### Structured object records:

•••••

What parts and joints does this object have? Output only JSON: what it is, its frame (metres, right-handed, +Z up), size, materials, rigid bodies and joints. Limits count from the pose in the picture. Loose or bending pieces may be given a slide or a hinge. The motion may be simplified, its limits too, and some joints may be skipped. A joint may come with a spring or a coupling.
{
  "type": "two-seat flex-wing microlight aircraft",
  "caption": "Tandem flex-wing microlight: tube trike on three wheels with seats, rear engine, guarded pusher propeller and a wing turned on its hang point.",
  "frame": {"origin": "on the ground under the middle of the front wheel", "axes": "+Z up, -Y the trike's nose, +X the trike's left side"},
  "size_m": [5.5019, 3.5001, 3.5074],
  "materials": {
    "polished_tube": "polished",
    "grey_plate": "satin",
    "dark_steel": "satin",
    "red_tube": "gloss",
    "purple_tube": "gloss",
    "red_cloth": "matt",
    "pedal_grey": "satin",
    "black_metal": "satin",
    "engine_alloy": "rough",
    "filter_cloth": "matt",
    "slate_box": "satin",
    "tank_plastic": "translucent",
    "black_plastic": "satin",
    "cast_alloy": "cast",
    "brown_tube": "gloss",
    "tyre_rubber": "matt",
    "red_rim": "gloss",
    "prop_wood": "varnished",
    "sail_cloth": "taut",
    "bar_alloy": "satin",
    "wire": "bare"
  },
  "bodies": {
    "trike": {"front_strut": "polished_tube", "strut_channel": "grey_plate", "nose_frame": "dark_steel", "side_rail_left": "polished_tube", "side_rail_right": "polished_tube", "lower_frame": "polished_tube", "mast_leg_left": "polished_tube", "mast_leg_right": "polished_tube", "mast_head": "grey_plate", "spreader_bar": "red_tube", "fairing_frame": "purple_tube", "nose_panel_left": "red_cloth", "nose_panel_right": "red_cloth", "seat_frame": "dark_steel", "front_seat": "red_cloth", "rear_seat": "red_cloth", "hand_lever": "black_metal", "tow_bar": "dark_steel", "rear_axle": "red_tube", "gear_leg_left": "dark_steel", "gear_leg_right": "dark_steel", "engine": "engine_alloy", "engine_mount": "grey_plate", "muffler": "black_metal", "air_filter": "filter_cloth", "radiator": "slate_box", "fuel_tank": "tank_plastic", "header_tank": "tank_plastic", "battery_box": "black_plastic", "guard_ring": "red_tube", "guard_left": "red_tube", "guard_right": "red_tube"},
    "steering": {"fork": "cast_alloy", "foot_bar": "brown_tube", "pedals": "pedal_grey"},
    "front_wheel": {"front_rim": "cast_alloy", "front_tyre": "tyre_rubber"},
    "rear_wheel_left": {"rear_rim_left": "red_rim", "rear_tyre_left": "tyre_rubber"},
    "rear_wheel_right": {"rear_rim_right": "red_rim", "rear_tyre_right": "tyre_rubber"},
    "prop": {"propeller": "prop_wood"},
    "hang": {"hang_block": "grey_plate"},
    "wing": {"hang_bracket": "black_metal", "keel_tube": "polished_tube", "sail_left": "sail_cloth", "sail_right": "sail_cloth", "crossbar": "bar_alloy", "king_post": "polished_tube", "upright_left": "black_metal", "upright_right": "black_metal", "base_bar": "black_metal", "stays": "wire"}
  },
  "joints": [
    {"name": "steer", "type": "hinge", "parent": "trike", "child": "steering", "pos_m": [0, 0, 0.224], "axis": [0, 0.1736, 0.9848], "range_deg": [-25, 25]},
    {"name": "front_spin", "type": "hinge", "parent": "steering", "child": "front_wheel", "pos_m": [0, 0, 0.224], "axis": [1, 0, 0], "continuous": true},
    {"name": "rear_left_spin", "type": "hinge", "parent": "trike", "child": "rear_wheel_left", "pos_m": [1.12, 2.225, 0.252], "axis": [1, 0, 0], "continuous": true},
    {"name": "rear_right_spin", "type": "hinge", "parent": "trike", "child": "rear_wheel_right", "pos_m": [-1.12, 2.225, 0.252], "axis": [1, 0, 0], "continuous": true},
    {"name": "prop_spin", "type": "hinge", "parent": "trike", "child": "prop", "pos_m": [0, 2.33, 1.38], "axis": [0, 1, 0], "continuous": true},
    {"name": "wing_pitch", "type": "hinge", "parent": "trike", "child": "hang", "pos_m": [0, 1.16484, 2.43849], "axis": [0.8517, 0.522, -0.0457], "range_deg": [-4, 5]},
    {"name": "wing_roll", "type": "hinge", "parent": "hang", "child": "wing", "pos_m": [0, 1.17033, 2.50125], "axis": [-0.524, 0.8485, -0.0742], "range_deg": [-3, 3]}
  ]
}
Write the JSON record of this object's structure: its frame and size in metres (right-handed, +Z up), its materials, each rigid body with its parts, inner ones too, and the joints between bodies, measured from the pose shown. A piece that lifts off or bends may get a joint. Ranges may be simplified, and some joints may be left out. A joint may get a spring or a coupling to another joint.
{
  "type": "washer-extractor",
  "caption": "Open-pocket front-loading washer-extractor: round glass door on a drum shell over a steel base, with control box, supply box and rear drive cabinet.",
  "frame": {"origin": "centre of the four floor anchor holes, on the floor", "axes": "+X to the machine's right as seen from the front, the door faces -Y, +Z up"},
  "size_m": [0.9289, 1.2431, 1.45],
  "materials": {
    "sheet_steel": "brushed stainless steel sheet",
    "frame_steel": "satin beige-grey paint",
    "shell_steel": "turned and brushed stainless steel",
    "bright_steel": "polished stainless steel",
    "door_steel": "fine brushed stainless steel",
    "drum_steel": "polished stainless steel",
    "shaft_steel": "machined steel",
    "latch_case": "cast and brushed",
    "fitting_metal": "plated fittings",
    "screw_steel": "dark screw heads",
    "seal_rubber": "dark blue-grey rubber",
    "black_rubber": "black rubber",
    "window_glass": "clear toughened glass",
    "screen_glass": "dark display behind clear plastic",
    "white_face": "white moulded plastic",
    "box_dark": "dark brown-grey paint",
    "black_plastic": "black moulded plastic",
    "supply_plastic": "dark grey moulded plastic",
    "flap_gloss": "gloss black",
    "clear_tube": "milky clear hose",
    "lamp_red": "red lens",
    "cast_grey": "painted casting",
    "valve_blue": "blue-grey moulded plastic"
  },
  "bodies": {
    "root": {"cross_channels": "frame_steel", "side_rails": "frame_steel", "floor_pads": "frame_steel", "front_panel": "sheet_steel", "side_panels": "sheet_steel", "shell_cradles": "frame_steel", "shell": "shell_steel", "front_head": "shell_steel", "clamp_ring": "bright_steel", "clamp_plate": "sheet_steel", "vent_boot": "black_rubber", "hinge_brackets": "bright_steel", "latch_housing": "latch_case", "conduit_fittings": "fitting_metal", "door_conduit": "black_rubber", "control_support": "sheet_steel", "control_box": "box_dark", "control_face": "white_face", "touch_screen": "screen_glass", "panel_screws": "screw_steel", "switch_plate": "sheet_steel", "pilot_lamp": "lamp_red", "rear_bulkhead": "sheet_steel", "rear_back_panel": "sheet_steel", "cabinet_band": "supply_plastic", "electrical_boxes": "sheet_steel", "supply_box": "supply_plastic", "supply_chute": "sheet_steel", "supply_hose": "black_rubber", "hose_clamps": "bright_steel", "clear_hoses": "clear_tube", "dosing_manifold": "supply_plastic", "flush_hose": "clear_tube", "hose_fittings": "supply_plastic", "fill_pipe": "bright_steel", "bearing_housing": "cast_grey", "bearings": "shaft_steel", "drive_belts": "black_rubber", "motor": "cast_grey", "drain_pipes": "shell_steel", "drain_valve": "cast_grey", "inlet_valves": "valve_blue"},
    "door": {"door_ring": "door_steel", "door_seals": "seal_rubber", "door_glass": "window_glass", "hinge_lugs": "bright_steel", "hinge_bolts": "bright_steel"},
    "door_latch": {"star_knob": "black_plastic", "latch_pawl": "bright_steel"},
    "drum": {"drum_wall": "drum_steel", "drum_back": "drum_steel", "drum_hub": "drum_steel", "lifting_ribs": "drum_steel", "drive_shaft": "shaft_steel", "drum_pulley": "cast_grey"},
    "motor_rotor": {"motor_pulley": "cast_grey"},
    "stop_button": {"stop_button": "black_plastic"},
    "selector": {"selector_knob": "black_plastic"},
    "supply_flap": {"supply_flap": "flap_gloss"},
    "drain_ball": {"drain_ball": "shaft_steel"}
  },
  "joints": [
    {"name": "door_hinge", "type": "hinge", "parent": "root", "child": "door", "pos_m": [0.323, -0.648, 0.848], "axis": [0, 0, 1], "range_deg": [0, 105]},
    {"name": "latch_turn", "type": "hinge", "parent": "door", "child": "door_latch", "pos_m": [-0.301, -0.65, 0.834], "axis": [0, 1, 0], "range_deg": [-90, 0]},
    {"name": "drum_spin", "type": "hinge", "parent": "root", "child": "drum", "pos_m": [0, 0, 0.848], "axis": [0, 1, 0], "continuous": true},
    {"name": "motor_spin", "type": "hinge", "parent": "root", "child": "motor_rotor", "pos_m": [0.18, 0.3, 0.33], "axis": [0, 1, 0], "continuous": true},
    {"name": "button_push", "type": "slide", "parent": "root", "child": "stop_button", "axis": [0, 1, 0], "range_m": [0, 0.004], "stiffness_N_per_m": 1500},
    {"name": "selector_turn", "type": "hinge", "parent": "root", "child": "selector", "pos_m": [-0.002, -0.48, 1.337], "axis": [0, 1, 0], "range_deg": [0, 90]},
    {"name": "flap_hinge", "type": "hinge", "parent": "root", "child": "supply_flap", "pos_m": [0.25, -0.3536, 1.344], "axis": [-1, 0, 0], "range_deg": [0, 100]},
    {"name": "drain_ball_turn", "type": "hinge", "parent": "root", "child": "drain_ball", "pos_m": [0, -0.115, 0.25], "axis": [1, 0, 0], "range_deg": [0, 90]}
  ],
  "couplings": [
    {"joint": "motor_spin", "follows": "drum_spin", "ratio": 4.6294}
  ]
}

•••••

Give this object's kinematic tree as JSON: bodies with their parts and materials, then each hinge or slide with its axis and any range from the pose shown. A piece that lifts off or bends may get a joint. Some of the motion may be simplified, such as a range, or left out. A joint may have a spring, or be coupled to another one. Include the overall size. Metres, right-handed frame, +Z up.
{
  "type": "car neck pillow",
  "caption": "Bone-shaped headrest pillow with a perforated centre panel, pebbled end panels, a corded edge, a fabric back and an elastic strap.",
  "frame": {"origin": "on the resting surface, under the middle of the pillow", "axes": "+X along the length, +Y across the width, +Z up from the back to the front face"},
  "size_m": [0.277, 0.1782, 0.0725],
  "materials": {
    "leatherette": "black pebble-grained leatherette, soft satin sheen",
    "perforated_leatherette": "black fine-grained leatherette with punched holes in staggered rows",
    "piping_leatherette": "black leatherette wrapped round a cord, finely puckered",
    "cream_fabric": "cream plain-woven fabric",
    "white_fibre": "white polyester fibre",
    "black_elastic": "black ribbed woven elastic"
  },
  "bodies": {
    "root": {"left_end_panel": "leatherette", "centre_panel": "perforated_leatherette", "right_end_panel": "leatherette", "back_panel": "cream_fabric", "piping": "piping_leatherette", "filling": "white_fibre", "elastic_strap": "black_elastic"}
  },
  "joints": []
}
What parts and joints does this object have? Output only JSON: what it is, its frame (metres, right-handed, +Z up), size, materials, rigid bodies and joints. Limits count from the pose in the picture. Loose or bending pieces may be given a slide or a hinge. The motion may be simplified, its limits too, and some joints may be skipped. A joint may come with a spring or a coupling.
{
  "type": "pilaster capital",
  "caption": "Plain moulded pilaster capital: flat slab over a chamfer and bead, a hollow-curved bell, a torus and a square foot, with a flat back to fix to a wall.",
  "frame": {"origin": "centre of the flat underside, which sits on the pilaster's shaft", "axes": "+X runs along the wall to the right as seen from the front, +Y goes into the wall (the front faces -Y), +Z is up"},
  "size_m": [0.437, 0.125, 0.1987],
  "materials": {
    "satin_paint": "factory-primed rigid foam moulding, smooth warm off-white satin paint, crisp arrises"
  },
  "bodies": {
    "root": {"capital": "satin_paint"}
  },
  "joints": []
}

•••••

### Exercise:
Take each line containing the string "JSON" and copy it out.

### Answer:
What parts and joints does this object have? Output only JSON: what it is, its frame (metres, right-handed, +Z up), size, materials, rigid bodies and joints. Limits count from the pose in the picture. Loose or bending pieces may be given a slide or a hinge. The motion may be simplified, its limits too, and some joints may be skipped. A joint may come with a spring or a coupling.
Write the JSON record of this object's structure: its frame and size in metres (right-handed, +Z up), its materials, each rigid body with its parts, inner ones too, and the joints between bodies, measured from the pose shown. A piece that lifts off or bends may get a joint. Ranges may be simplified, and some joints may be left out. A joint may get a spring or a coupling to another joint.
Give this object's kinematic tree as JSON: bodies with their parts and materials, then each hinge or slide with its axis and any range from the pose shown. A piece that lifts off or bends may get a joint. Some of the motion may be simplified, such as a range, or left out. A joint may have a spring, or be coupled to another one. Include the overall size. Metres, right-handed frame, +Z up.
What parts and joints does this object have? Output only JSON: what it is, its frame (metres, right-handed, +Z up), size, materials, rigid bodies and joints. Limits count from the pose in the picture. Loose or bending pieces may be given a slide or a hinge. The motion may be simplified, its limits too, and some joints may be skipped. A joint may come with a spring or a coupling.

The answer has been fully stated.